▸ **DIRECTIVE**:
Repeat the lines that follow, leaving nothing out.

▸ **ENTRIES**:
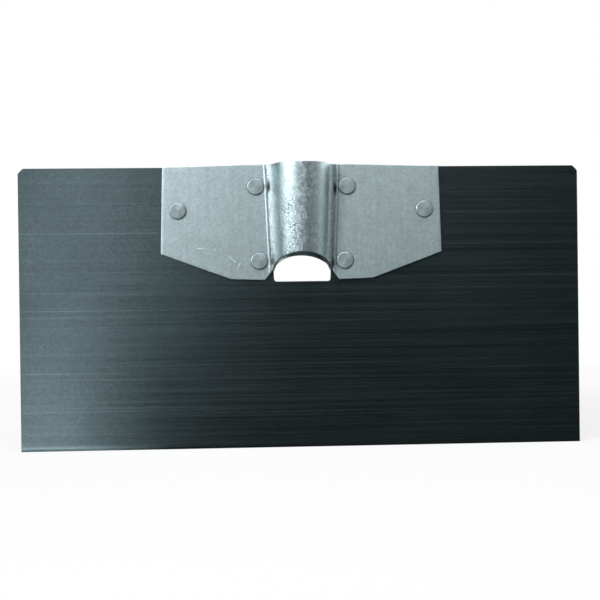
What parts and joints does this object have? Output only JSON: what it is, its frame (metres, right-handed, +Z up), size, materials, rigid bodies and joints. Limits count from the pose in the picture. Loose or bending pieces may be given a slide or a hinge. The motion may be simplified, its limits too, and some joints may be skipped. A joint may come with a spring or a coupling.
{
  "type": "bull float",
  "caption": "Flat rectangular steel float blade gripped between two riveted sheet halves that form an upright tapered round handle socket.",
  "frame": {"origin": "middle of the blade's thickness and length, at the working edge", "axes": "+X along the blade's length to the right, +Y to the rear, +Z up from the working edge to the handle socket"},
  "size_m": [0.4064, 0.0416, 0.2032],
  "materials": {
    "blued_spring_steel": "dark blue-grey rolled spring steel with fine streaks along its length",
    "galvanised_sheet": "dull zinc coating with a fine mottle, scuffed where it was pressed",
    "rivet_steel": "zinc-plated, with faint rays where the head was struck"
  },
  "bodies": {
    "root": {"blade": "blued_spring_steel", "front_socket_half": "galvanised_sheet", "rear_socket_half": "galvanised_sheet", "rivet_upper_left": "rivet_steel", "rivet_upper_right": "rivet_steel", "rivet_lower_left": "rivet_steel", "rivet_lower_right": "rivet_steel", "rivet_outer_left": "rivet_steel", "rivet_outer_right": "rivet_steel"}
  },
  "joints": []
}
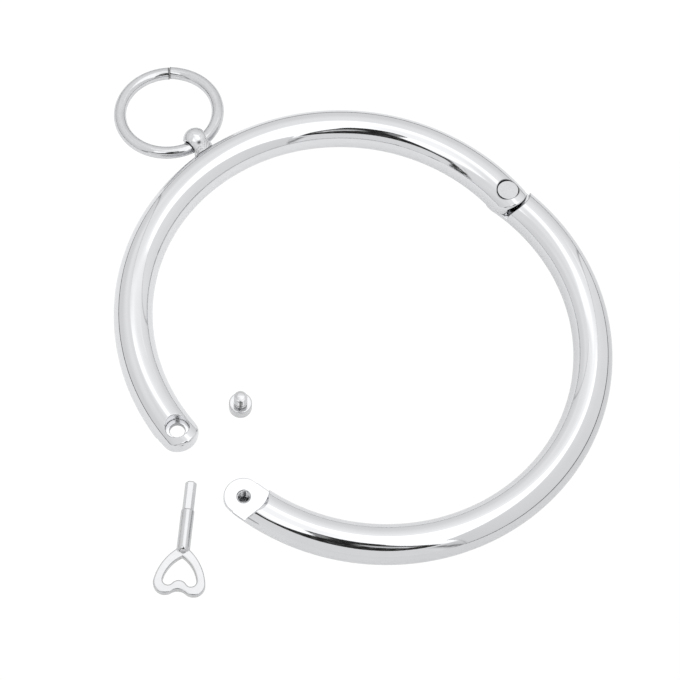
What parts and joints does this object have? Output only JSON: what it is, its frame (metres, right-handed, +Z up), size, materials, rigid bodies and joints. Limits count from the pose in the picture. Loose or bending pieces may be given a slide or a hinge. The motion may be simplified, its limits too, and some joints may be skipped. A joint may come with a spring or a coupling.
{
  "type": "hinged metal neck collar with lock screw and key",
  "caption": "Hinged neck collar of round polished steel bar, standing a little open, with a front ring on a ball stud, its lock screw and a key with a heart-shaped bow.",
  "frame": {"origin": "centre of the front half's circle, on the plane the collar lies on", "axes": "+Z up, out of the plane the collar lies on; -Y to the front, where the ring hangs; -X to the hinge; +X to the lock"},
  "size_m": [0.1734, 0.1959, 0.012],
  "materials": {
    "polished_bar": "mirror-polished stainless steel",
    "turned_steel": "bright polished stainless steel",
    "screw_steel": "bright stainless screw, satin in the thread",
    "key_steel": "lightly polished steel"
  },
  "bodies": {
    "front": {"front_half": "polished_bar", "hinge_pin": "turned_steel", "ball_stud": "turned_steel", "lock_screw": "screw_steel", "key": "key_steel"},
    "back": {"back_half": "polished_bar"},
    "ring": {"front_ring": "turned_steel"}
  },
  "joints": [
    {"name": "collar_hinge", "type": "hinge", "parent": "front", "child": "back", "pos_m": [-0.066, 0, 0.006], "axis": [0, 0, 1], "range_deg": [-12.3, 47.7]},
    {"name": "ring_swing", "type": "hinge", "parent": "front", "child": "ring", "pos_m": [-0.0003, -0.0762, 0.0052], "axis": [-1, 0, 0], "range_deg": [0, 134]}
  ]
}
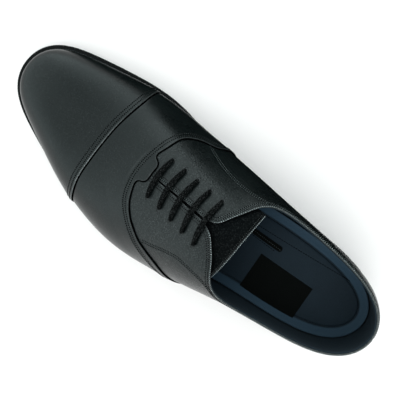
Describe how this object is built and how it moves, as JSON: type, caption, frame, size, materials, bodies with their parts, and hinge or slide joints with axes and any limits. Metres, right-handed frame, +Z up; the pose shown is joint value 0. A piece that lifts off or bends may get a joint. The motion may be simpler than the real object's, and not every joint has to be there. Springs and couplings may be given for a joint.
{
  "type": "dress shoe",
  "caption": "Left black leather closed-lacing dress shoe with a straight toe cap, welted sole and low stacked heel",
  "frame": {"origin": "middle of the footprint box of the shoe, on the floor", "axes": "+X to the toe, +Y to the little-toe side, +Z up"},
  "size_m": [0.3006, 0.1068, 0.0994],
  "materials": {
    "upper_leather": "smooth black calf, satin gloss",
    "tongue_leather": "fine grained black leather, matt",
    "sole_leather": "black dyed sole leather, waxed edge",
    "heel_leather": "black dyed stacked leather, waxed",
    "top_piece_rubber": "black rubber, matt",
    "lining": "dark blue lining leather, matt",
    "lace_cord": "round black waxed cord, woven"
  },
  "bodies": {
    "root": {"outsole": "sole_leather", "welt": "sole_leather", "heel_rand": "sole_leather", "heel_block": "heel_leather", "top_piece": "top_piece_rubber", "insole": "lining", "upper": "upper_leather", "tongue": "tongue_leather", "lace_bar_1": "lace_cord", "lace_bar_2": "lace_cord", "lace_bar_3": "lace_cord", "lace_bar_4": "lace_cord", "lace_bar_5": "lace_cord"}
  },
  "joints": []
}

▸ **REPLY TO THE TASK**:
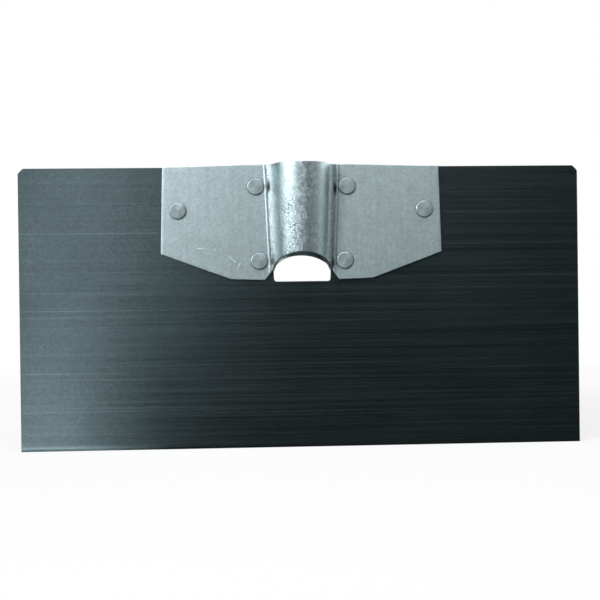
What parts and joints does this object have? Output only JSON: what it is, its frame (metres, right-handed, +Z up), size, materials, rigid bodies and joints. Limits count from the pose in the picture. Loose or bending pieces may be given a slide or a hinge. The motion may be simplified, its limits too, and some joints may be skipped. A joint may come with a spring or a coupling.
{
  "type": "bull float",
  "caption": "Flat rectangular steel float blade gripped between two riveted sheet halves that form an upright tapered round handle socket.",
  "frame": {"origin": "middle of the blade's thickness and length, at the working edge", "axes": "+X along the blade's length to the right, +Y to the rear, +Z up from the working edge to the handle socket"},
  "size_m": [0.4064, 0.0416, 0.2032],
  "materials": {
    "blued_spring_steel": "dark blue-grey rolled spring steel with fine streaks along its length",
    "galvanised_sheet": "dull zinc coating with a fine mottle, scuffed where it was pressed",
    "rivet_steel": "zinc-plated, with faint rays where the head was struck"
  },
  "bodies": {
    "root": {"blade": "blued_spring_steel", "front_socket_half": "galvanised_sheet", "rear_socket_half": "galvanised_sheet", "rivet_upper_left": "rivet_steel", "rivet_upper_right": "rivet_steel", "rivet_lower_left": "rivet_steel", "rivet_lower_right": "rivet_steel", "rivet_outer_left": "rivet_steel", "rivet_outer_right": "rivet_steel"}
  },
  "joints": []
}
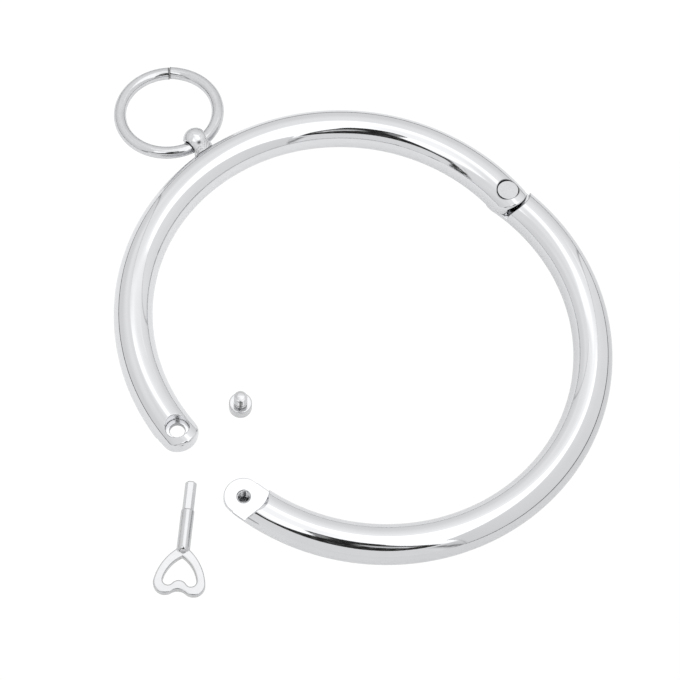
What parts and joints does this object have? Output only JSON: what it is, its frame (metres, right-handed, +Z up), size, materials, rigid bodies and joints. Limits count from the pose in the picture. Loose or bending pieces may be given a slide or a hinge. The motion may be simplified, its limits too, and some joints may be skipped. A joint may come with a spring or a coupling.
{
  "type": "hinged metal neck collar with lock screw and key",
  "caption": "Hinged neck collar of round polished steel bar, standing a little open, with a front ring on a ball stud, its lock screw and a key with a heart-shaped bow.",
  "frame": {"origin": "centre of the front half's circle, on the plane the collar lies on", "axes": "+Z up, out of the plane the collar lies on; -Y to the front, where the ring hangs; -X to the hinge; +X to the lock"},
  "size_m": [0.1734, 0.1959, 0.012],
  "materials": {
    "polished_bar": "mirror-polished stainless steel",
    "turned_steel": "bright polished stainless steel",
    "screw_steel": "bright stainless screw, satin in the thread",
    "key_steel": "lightly polished steel"
  },
  "bodies": {
    "front": {"front_half": "polished_bar", "hinge_pin": "turned_steel", "ball_stud": "turned_steel", "lock_screw": "screw_steel", "key": "key_steel"},
    "back": {"back_half": "polished_bar"},
    "ring": {"front_ring": "turned_steel"}
  },
  "joints": [
    {"name": "collar_hinge", "type": "hinge", "parent": "front", "child": "back", "pos_m": [-0.066, 0, 0.006], "axis": [0, 0, 1], "range_deg": [-12.3, 47.7]},
    {"name": "ring_swing", "type": "hinge", "parent": "front", "child": "ring", "pos_m": [-0.0003, -0.0762, 0.0052], "axis": [-1, 0, 0], "range_deg": [0, 134]}
  ]
}
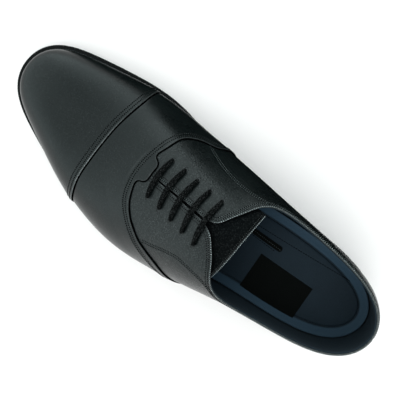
Describe how this object is built and how it moves, as JSON: type, caption, frame, size, materials, bodies with their parts, and hinge or slide joints with axes and any limits. Metres, right-handed frame, +Z up; the pose shown is joint value 0. A piece that lifts off or bends may get a joint. The motion may be simpler than the real object's, and not every joint has to be there. Springs and couplings may be given for a joint.
{
  "type": "dress shoe",
  "caption": "Left black leather closed-lacing dress shoe with a straight toe cap, welted sole and low stacked heel",
  "frame": {"origin": "middle of the footprint box of the shoe, on the floor", "axes": "+X to the toe, +Y to the little-toe side, +Z up"},
  "size_m": [0.3006, 0.1068, 0.0994],
  "materials": {
    "upper_leather": "smooth black calf, satin gloss",
    "tongue_leather": "fine grained black leather, matt",
    "sole_leather": "black dyed sole leather, waxed edge",
    "heel_leather": "black dyed stacked leather, waxed",
    "top_piece_rubber": "black rubber, matt",
    "lining": "dark blue lining leather, matt",
    "lace_cord": "round black waxed cord, woven"
  },
  "bodies": {
    "root": {"outsole": "sole_leather", "welt": "sole_leather", "heel_rand": "sole_leather", "heel_block": "heel_leather", "top_piece": "top_piece_rubber", "insole": "lining", "upper": "upper_leather", "tongue": "tongue_leather", "lace_bar_1": "lace_cord", "lace_bar_2": "lace_cord", "lace_bar_3": "lace_cord", "lace_bar_4": "lace_cord", "lace_bar_5": "lace_cord"}
  },
  "joints": []
}